Wednesday 23 April 2008

postcards week two

After long deliberation, and with a certain amount of trepidation, I have decided to include here the "what was she thinking?" ones, because I think you can learn as much if not more from failures than successes and I would certainly find it reassuring to dicover that someone else had failures too.

The week two challenge was to use scrim: I have a stash of hand-dyed scrim crying out to be used: I love its texture and its ability to soak up dye; I've also used some of what we in the UK call muslin and those of you in the US and Canada call cheesecloth.

WARNING: some of these are downright ugly/clumsy/amateurish but publishing them is important to me in coming to terms with my hangups about failure.
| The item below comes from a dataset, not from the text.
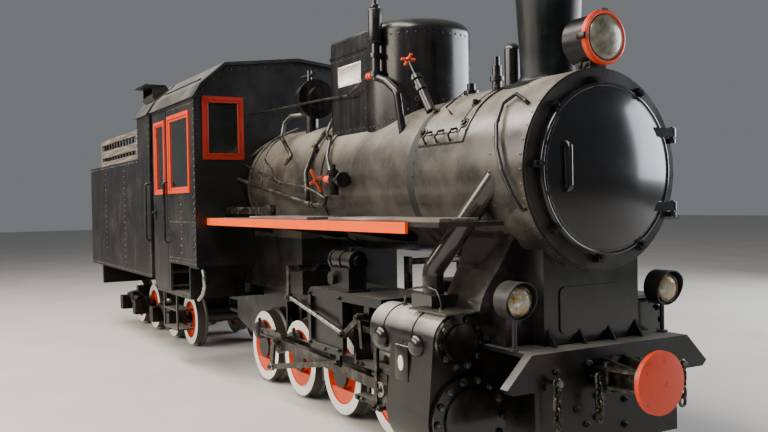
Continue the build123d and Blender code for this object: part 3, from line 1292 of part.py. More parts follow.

Sunday and Thursday I played with chenille, a technique I hadn't got around to earlier, the snake being Sunday, the abstract Thursday: my chenille technique improved between the two but everything I'd learnt in Liz Berg's class went out the window (lesson - even speedy projects need a bit of forward planning) in the abstract one:


Can't make up my mind about the Monday and Tuesday ones - broadly I think I haven't got there yet but there are things worth exploring, especially the way it's possible to layer scrim and stitch to get a painterly effect.
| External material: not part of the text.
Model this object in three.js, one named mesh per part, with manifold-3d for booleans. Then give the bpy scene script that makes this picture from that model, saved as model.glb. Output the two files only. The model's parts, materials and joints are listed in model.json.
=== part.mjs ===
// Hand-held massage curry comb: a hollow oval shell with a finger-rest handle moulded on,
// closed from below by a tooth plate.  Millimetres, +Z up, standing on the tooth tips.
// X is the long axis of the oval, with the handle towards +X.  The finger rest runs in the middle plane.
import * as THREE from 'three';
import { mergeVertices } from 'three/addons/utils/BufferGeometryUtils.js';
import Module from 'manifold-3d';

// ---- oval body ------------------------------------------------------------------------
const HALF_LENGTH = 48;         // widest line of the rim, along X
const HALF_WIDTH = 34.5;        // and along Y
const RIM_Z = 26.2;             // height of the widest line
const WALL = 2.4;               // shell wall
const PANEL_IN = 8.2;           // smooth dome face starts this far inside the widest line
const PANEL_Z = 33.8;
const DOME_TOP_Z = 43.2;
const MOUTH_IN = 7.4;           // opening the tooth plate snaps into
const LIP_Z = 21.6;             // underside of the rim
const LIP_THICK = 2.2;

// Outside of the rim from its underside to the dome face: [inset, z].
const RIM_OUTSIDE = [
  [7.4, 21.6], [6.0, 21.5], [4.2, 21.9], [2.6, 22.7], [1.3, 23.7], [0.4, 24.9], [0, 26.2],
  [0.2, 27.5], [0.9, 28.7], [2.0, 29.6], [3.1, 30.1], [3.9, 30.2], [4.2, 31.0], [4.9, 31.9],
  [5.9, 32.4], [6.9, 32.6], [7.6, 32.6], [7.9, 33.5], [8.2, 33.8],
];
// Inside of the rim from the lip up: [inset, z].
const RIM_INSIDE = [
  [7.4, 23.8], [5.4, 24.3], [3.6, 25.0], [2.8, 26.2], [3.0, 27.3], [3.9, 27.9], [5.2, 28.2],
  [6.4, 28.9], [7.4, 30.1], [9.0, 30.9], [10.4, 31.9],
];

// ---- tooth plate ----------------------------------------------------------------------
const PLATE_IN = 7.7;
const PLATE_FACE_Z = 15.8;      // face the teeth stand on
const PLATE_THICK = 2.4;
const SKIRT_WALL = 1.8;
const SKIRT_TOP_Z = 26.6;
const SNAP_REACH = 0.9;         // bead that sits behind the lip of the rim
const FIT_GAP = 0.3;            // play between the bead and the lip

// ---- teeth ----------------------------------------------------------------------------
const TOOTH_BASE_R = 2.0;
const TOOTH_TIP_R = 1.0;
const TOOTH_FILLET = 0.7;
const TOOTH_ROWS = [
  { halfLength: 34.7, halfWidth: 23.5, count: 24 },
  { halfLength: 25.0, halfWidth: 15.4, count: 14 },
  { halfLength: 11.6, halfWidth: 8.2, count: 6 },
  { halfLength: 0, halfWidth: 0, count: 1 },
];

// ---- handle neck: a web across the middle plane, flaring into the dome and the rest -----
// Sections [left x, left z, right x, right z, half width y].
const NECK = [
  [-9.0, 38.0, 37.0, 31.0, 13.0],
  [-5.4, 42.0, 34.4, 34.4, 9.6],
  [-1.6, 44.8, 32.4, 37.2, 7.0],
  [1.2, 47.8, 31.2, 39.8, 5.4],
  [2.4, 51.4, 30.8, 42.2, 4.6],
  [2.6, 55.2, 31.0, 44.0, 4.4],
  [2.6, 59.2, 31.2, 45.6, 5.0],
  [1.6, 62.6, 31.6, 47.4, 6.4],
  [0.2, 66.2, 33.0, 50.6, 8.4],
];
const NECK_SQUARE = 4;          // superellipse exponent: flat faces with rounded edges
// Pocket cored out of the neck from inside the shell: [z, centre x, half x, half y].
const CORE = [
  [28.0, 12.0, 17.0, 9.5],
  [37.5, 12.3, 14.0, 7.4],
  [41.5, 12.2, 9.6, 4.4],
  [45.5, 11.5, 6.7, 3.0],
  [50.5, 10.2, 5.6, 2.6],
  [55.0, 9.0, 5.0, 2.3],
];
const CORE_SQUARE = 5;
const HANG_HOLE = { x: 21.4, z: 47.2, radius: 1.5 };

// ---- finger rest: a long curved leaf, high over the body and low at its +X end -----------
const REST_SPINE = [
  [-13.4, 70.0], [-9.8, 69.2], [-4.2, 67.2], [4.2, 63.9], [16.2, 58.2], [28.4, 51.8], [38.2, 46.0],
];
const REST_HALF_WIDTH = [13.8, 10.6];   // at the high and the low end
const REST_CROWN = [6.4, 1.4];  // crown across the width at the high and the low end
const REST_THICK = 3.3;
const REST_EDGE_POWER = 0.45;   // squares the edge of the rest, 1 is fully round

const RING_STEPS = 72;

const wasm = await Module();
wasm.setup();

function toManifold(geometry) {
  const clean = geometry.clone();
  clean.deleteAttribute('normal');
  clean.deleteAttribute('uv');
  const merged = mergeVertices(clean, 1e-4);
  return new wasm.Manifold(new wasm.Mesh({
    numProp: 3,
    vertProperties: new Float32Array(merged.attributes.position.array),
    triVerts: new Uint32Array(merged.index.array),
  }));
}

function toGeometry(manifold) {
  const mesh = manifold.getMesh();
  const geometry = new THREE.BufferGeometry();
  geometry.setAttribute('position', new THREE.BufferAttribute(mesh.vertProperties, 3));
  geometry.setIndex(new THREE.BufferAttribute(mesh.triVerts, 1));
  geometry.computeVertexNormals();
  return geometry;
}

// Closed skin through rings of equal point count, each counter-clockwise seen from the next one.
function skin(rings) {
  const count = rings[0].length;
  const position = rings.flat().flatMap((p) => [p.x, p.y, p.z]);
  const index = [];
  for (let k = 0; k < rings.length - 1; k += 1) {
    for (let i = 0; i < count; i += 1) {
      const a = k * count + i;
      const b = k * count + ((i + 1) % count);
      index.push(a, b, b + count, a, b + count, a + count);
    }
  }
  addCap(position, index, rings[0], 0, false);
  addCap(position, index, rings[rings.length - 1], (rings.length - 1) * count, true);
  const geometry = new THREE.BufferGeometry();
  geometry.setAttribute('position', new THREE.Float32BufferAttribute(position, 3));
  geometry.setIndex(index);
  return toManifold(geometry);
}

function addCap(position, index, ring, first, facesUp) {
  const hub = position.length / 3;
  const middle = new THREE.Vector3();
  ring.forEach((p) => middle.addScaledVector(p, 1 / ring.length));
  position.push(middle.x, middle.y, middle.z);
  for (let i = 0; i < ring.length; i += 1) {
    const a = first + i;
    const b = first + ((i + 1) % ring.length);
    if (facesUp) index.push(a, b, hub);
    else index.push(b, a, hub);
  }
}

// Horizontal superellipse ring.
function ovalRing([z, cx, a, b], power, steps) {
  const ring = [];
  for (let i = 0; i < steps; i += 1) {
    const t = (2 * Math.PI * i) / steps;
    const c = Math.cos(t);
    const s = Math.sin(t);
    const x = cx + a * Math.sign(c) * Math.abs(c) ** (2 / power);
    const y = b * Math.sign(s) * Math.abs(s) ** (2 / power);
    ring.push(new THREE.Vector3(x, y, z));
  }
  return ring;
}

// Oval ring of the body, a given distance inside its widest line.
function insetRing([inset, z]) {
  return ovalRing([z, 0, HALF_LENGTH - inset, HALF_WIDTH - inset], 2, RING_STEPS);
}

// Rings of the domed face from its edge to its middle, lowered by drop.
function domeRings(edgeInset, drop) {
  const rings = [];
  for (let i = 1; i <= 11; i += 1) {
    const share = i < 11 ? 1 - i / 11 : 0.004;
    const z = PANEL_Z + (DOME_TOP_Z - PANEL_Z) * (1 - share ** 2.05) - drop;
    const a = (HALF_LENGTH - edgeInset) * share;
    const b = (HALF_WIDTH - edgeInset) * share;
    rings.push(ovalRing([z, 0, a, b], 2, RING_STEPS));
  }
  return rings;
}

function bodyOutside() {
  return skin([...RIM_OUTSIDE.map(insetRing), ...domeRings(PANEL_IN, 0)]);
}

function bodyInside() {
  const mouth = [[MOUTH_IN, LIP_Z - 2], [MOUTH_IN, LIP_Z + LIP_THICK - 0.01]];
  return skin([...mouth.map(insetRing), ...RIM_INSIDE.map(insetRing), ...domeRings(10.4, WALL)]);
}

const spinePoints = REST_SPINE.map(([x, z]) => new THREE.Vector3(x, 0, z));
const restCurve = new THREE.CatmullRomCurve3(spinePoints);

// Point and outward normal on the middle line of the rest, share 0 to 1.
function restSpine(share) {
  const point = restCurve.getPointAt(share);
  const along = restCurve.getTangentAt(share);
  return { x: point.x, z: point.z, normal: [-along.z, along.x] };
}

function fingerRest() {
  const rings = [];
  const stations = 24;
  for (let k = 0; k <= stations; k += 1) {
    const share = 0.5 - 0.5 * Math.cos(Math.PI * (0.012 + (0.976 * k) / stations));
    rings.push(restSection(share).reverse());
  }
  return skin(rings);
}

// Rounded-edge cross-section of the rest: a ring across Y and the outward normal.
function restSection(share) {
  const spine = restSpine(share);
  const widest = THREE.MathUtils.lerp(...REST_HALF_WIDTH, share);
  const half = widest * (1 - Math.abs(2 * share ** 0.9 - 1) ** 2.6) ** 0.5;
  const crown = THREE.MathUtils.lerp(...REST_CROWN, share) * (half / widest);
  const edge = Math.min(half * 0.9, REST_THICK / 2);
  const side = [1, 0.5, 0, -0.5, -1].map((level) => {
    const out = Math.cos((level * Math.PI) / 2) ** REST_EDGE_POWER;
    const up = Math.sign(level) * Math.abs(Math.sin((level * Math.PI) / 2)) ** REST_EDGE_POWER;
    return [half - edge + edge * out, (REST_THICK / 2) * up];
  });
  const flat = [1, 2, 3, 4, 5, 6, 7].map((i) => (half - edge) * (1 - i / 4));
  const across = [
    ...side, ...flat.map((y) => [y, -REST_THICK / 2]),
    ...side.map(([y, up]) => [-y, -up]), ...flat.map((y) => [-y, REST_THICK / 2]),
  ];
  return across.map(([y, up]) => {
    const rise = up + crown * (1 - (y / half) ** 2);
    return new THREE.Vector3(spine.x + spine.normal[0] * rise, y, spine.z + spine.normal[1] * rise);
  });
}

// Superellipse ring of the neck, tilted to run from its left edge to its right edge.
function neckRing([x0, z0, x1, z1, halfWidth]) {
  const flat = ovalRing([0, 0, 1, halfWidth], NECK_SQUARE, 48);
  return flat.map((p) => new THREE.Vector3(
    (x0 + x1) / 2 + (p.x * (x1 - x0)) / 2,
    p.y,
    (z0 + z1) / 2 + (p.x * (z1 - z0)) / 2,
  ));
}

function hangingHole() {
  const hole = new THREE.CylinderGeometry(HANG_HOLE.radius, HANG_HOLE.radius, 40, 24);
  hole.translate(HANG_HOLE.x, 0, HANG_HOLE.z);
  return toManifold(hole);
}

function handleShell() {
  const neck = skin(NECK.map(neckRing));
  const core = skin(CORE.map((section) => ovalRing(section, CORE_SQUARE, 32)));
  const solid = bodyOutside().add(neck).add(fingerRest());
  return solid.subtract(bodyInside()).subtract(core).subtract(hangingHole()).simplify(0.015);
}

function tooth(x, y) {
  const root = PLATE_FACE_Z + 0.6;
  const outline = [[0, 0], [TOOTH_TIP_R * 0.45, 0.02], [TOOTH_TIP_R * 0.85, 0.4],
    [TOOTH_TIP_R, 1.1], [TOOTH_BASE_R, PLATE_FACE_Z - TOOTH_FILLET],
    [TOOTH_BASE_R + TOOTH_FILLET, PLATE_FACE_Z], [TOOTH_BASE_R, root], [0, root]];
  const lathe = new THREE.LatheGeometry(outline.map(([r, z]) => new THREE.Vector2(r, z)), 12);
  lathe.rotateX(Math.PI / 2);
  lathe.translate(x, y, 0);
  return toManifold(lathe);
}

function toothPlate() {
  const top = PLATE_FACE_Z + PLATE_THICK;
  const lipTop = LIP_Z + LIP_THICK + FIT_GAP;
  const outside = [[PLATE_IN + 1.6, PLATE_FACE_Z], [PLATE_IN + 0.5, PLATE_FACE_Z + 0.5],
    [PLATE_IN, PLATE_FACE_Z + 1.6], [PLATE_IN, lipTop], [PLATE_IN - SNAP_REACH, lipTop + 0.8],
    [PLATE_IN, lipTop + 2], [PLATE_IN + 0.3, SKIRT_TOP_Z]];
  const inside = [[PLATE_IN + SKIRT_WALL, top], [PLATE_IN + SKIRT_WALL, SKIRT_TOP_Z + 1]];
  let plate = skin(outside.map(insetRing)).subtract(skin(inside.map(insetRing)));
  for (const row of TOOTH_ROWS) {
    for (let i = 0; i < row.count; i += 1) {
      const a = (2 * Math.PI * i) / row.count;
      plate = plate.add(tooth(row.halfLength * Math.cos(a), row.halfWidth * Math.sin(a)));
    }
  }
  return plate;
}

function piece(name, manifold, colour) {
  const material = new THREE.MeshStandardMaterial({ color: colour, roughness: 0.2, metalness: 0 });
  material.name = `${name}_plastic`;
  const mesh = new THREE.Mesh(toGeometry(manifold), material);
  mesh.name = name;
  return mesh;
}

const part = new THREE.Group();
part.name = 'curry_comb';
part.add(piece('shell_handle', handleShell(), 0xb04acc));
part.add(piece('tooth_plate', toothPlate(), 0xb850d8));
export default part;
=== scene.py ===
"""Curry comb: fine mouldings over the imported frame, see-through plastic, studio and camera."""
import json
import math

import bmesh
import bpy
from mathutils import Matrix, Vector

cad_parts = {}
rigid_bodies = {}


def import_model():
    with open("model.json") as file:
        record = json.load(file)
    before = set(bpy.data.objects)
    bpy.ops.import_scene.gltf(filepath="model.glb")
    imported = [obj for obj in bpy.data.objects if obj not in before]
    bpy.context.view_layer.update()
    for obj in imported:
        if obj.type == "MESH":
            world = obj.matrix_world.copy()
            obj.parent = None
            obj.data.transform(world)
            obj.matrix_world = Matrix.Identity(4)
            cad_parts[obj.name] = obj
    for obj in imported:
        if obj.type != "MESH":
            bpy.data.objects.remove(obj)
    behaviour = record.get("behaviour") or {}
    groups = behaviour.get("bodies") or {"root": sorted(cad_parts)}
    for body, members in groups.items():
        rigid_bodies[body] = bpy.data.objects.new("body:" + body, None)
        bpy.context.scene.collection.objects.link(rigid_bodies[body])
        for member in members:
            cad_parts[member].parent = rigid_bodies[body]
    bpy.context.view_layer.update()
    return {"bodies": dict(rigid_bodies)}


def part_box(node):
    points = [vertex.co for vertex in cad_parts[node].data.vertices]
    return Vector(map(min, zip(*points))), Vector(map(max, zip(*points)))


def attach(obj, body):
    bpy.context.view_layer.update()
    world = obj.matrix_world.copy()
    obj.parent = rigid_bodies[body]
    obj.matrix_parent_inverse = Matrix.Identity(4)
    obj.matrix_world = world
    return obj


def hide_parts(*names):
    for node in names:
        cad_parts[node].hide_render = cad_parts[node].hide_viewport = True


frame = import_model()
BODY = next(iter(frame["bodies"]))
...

Wednesday's effort is cringemakingly embarrassing: a real "what was she thinking of?" moment.
I felt distinctly lacking in ideas that day and could only come up with the idea of contrasting scrim with satin, chucking bits on without care or planning: I didn't even realise how unbalanced the shapes were till I took the photograph. Apologies. I think I've learnt my lesson though.


Friday's piece was speedy, enthusiastic and exciting to do, and came together like a dream: I'm not sure where the dolmen shape comes from though I'm familiar with it coming originally from Oxfordshire/Berkshire which has its share of them. Saturday's piece, which I like a lot less than Friday's is a less successful attempt (it went dead on me) at portraying standing stones from the end of the lane where we once lived - the local legend was that a man his horse and his dog had been turned to stone by a local witch.
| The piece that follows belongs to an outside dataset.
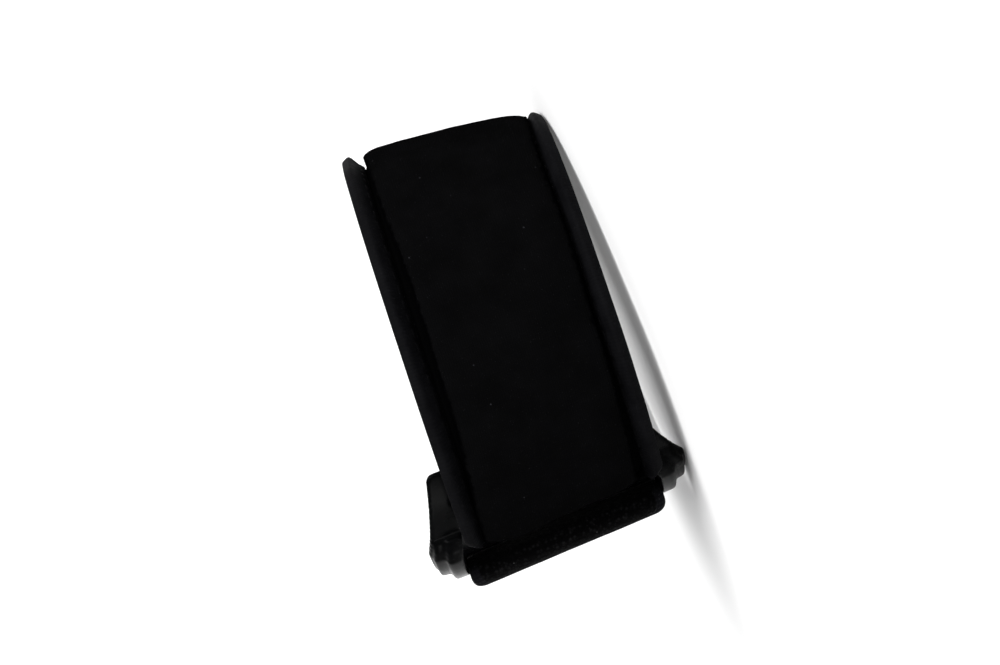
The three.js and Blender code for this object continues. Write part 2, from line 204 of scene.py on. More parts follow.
def on_loop(across, depth, along):
    """Strap coordinates to points of the row's frame, in metres."""
    turn = np.interp(np.mod(along, LOOP_LENGTH), LOOP_REACH, LOOP_TURN)
    a, b = LOOP_LONG / 2, LOOP_SHORT / 2
    out = np.stack([b * np.cos(turn), a * np.sin(turn)], 1)
    out /= np.linalg.norm(out, axis=1)[:, None]
    foot = np.stack([a * np.cos(turn), b * np.sin(turn)], 1)
    flat = foot + out * (depth - across * LEAN)[:, None]
    points = np.column_stack([flat, -across, np.ones(len(flat))])
    return (points @ np.array(REST).T)[:, :3]


def smoothstep(value, low, high):
    share = np.clip((value - low) / (high - low), 0, 1)
    return share * share * (3 - 2 * share)


def table_at(rows, at):
    """The second column of a table at a place in its first, eased between the rows."""
    at = np.asarray(at, float)
    result = np.full(at.shape, float(rows[0][1]))
    for (x0, y0), (x1, y1) in zip(rows, rows[1:]):
        result = np.where(at > x0, y0 + (y1 - y0) * smoothstep(at, x0, x1), result)
    return result


def straight_at(rows, at):
    """The second column of a table at a place in its first, in straight lines."""
    return np.interp(at, *zip(*rows))


def corner_pull(distance, radius):
    inside = np.clip(radius - distance, 0, radius)
    return radius - np.sqrt(radius**2 - inside**2)


def arc(x, y, radius, start_deg, end_deg, steps):
    turn = np.radians(np.linspace(start_deg, end_deg, steps + 1))
    return [(x + radius * math.cos(t), y + radius * math.sin(t)) for t in turn]


def mirrored(points):
    return [(-x, y) for x, y in reversed(points)]


def finely(points, step=SECTION_STEP):
    """A closed outline with points added so that no edge is longer than a step."""
    result = []
    for (x0, y0), (x1, y1) in zip(points, points[1:] + points[:1]):
        count = max(1, math.ceil(math.hypot(x1 - x0, y1 - y0) / step))
        result += [(x0 + (x1 - x0) * i / count, y0 + (y1 - y0) * i / count) for i in range(count)]
    return result


def stations_for(start, end, spacing=FINE, corner_start=0.0, corner_end=0.0):
    """Places from start to end, closer together in rounded corners."""
    turns = np.radians(np.linspace(0, 90, 10))
    near = start + corner_start * (1 - np.cos(turns)) if corner_start else np.array([start])
    far = end - corner_end * (1 - np.cos(turns[::-1])) if corner_end else np.array([end])
    count = max(1, round((far[0] - near[-1]) / spacing))
    return np.concatenate([near, np.linspace(near[-1], far[0], count + 1)[1:-1], far])


def make_object(name, points, faces, material, **places):
    """A mesh object; places are lists of across, along and depth by point, for its weave."""
    mesh = bpy.data.meshes.new(name)
    mesh.from_pydata([tuple(p) for p in points], [], faces)
    for key, place in places.items():
        values = mesh.attributes.new(key, "FLOAT_VECTOR", "POINT")
        values.data.foreach_set("vector", np.asarray(place, np.float32).ravel())
    skin = bmesh.new()
    skin.from_mesh(mesh)
    bmesh.ops.recalc_face_normals(skin, faces=skin.faces)
    skin.to_mesh(mesh)
    skin.free()
    mesh.shade_smooth()
    mesh.materials.append(material)
    piece = bpy.data.objects.new(name, mesh)
    bpy.context.scene.collection.objects.link(piece)
    return piece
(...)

Of them, I think there's only one that I'm happy about at this stage (and I shall probably develop strong reservations about that as my standards improve. However even one makes the week worth while, and I learnt far more from week two than from week one when I played safe!

Wednesday 16 April 2008

The Elusiveness of Memory


This is about a memory I thought I had. My mother was a GI bride; she met my father whilst doing war work in Birmingham; he was stationed in Sutton Coldfield, a suburb of Birmingham. Early in 1946 they were married. I was born in April 1947. Somehow I had assumed that my father had stayed on in Birmingham and did not return to his home in New Bedford until a year or two after I was born. Looking back this is I think an assumption I made rather than anything I was told. I knew my mother missed the boat (literally) because my grandmother was ill and she did not want to leave; as time went on she then seemed to get cold feet about going to live in the USA; in the end my parents were divorced.
Recently I made a discovery that - whilst it was unsettling at the time - presented me with a slightly different version of events which made better sense than what I'd believed before. Migration records were published on the family history sites and I discovered the date of the boat my mother was to have taken and the alternatives - all three in the Autumn of 1946; soon after my mother would have discovered I was on the way, I suppose, almost as if I was a parting gift to her from my father, though of course he would have assumed she would be following him in a couple of months' time.
My parents had been very young by todays standards, (22 and 23), both from close communities and away from home for the first time, during wartime and the immediate postwar period when everything was disrupted. Though I spent some years of my life feeling unhappy that I didn't have a dad of my own, only a stepdad, and had a tendency to hero-worship the dad it now turns out I'd never met, I can see at this distance that it was a difficult and unhappy time for both my parents and can understand much better why they made the decisions they did.
So how does this fit in with my earliest memory? Well, what I remember is my mother taking me with her to a large railway station to meet a man whom she hugged and kissed; in my memory I had assumed this was my father, but now realise it can't have been (on reflection I think it might have been one of her cousins who came to visit her and my grandmother at that time - he and my mother had grown up together and were like brother and sister - I have a couple or recollections of his visit).
The piece here, however, portrays the memory that didn't exist. Two faces, poised as if to kiss; two faces turning away; onlookers in the background; all done in layers or various organzas to suggest the ways memories sometimes seem drifting and insubstantial.

Monday 14 April 2008

a change from what I haven't been doing

For some time now I seem to have been beset by inertia - part physical (my body really doesn't like the dark months of the year) and part mental (the vicious circle of not meeting challenges I've signed up for, feelings of failure and of the fear of failure if I try something new and so on. I am about to retire from paid employment and I have plans for all sorts of things I want to do, but I reckoned that if I wasn't careful I'd spend my life sinking deeper and deeper into the sofa if I didn't take myself in hand.

SO

I came up with an idea that seems to solve that particular problem. I have given myself a further challenge: to make a fabric postcard every day. This is the first thing I do each day after breakfast or after returning home from work. There's very little investment in terms of time and materials. I'm finding that for once I don't mind if something doesn't go as well as I'd expected: I can always do another one tomorrow! Ideas are churning and I'm working on other things too, including catching up on challenges, notably the Take It Further challenge. I'm also exploring new ideas and ways of doing things. Most important for me is that life is suddenly becoming more enjoyable.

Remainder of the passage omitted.